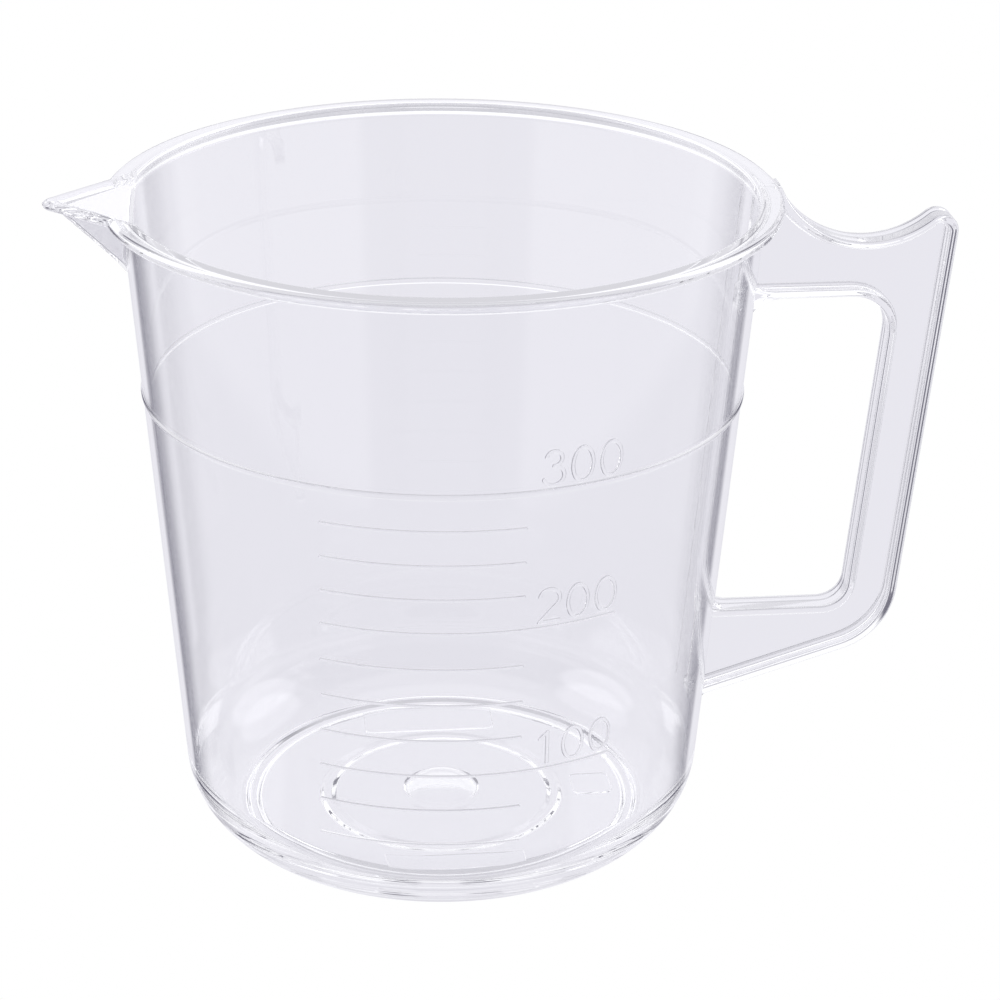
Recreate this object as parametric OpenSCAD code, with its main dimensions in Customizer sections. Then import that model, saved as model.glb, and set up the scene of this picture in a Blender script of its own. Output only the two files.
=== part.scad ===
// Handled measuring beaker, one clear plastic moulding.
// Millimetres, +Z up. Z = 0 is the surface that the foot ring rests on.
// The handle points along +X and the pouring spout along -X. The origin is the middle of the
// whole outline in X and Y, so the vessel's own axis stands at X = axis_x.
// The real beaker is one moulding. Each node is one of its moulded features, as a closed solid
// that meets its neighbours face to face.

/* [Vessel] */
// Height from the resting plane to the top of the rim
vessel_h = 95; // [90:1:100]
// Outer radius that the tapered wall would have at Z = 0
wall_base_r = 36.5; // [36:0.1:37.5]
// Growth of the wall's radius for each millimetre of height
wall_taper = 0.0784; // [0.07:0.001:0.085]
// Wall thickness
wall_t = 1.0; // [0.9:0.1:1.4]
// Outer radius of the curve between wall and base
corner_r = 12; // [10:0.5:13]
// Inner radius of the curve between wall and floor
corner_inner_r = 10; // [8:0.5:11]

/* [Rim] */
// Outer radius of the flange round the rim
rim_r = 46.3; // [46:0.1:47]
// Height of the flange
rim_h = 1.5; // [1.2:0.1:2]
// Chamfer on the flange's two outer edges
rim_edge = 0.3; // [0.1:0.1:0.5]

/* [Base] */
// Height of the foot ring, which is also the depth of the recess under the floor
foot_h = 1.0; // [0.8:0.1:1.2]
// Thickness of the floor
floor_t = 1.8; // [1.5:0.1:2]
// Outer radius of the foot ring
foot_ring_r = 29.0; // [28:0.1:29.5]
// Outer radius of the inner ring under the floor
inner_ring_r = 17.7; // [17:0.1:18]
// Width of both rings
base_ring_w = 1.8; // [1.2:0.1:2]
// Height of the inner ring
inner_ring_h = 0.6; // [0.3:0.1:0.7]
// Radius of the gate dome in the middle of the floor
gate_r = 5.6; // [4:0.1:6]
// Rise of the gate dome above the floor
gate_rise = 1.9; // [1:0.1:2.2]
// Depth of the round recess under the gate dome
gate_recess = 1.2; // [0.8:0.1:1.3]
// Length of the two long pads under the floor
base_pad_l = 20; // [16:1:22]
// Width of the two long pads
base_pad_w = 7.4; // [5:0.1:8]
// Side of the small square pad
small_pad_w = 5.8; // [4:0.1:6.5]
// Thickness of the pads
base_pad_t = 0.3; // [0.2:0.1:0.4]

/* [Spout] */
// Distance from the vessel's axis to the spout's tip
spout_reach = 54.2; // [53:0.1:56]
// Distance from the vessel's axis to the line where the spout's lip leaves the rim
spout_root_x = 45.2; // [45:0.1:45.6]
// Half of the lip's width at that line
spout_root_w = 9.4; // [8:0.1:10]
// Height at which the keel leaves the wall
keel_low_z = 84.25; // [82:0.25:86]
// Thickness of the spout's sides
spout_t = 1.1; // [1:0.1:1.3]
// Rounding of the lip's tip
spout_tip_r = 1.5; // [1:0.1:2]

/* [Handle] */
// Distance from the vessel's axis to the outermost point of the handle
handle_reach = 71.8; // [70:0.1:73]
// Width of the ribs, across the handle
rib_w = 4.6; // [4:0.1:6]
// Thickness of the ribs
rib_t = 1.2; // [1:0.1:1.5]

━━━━

> [PROBLEM DESCRIPTION] Your task is to repeat each line of the material exactly.

> [WRITTEN ANSWER]
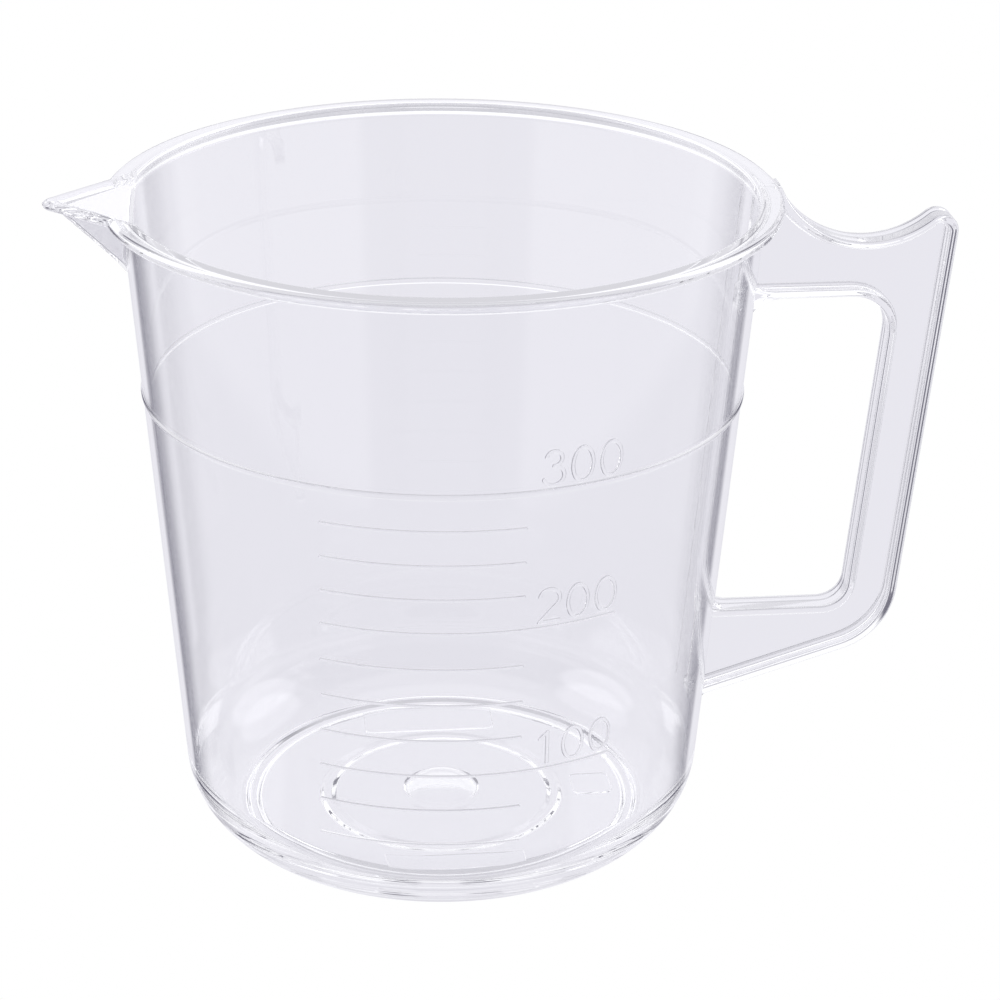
Recreate this object as parametric OpenSCAD code, with its main dimensions in Customizer sections. Then import that model, saved as model.glb, and set up the scene of this picture in a Blender script of its own. Output only the two files.
=== part.scad ===
// Handled measuring beaker, one clear plastic moulding.
// Millimetres, +Z up. Z = 0 is the surface that the foot ring rests on.
// The handle points along +X and the pouring spout along -X. The origin is the middle of the
// whole outline in X and Y, so the vessel's own axis stands at X = axis_x.
// The real beaker is one moulding. Each node is one of its moulded features, as a closed solid
// that meets its neighbours face to face.

/* [Vessel] */
// Height from the resting plane to the top of the rim
vessel_h = 95; // [90:1:100]
// Outer radius that the tapered wall would have at Z = 0
wall_base_r = 36.5; // [36:0.1:37.5]
// Growth of the wall's radius for each millimetre of height
wall_taper = 0.0784; // [0.07:0.001:0.085]
// Wall thickness
wall_t = 1.0; // [0.9:0.1:1.4]
// Outer radius of the curve between wall and base
corner_r = 12; // [10:0.5:13]
// Inner radius of the curve between wall and floor
corner_inner_r = 10; // [8:0.5:11]

/* [Rim] */
// Outer radius of the flange round the rim
rim_r = 46.3; // [46:0.1:47]
// Height of the flange
rim_h = 1.5; // [1.2:0.1:2]
// Chamfer on the flange's two outer edges
rim_edge = 0.3; // [0.1:0.1:0.5]

/* [Base] */
// Height of the foot ring, which is also the depth of the recess under the floor
foot_h = 1.0; // [0.8:0.1:1.2]
// Thickness of the floor
floor_t = 1.8; // [1.5:0.1:2]
// Outer radius of the foot ring
foot_ring_r = 29.0; // [28:0.1:29.5]
// Outer radius of the inner ring under the floor
inner_ring_r = 17.7; // [17:0.1:18]
// Width of both rings
base_ring_w = 1.8; // [1.2:0.1:2]
// Height of the inner ring
inner_ring_h = 0.6; // [0.3:0.1:0.7]
// Radius of the gate dome in the middle of the floor
gate_r = 5.6; // [4:0.1:6]
// Rise of the gate dome above the floor
gate_rise = 1.9; // [1:0.1:2.2]
// Depth of the round recess under the gate dome
gate_recess = 1.2; // [0.8:0.1:1.3]
// Length of the two long pads under the floor
base_pad_l = 20; // [16:1:22]
// Width of the two long pads
base_pad_w = 7.4; // [5:0.1:8]
// Side of the small square pad
small_pad_w = 5.8; // [4:0.1:6.5]
// Thickness of the pads
base_pad_t = 0.3; // [0.2:0.1:0.4]

/* [Spout] */
// Distance from the vessel's axis to the spout's tip
spout_reach = 54.2; // [53:0.1:56]
// Distance from the vessel's axis to the line where the spout's lip leaves the rim
spout_root_x = 45.2; // [45:0.1:45.6]
// Half of the lip's width at that line
spout_root_w = 9.4; // [8:0.1:10]
// Height at which the keel leaves the wall
keel_low_z = 84.25; // [82:0.25:86]
// Thickness of the spout's sides
spout_t = 1.1; // [1:0.1:1.3]
// Rounding of the lip's tip
spout_tip_r = 1.5; // [1:0.1:2]

/* [Handle] */
// Distance from the vessel's axis to the outermost point of the handle
handle_reach = 71.8; // [70:0.1:73]
// Width of the ribs, across the handle
rib_w = 4.6; // [4:0.1:6]
// Thickness of the ribs
rib_t = 1.2; // [1:0.1:1.5]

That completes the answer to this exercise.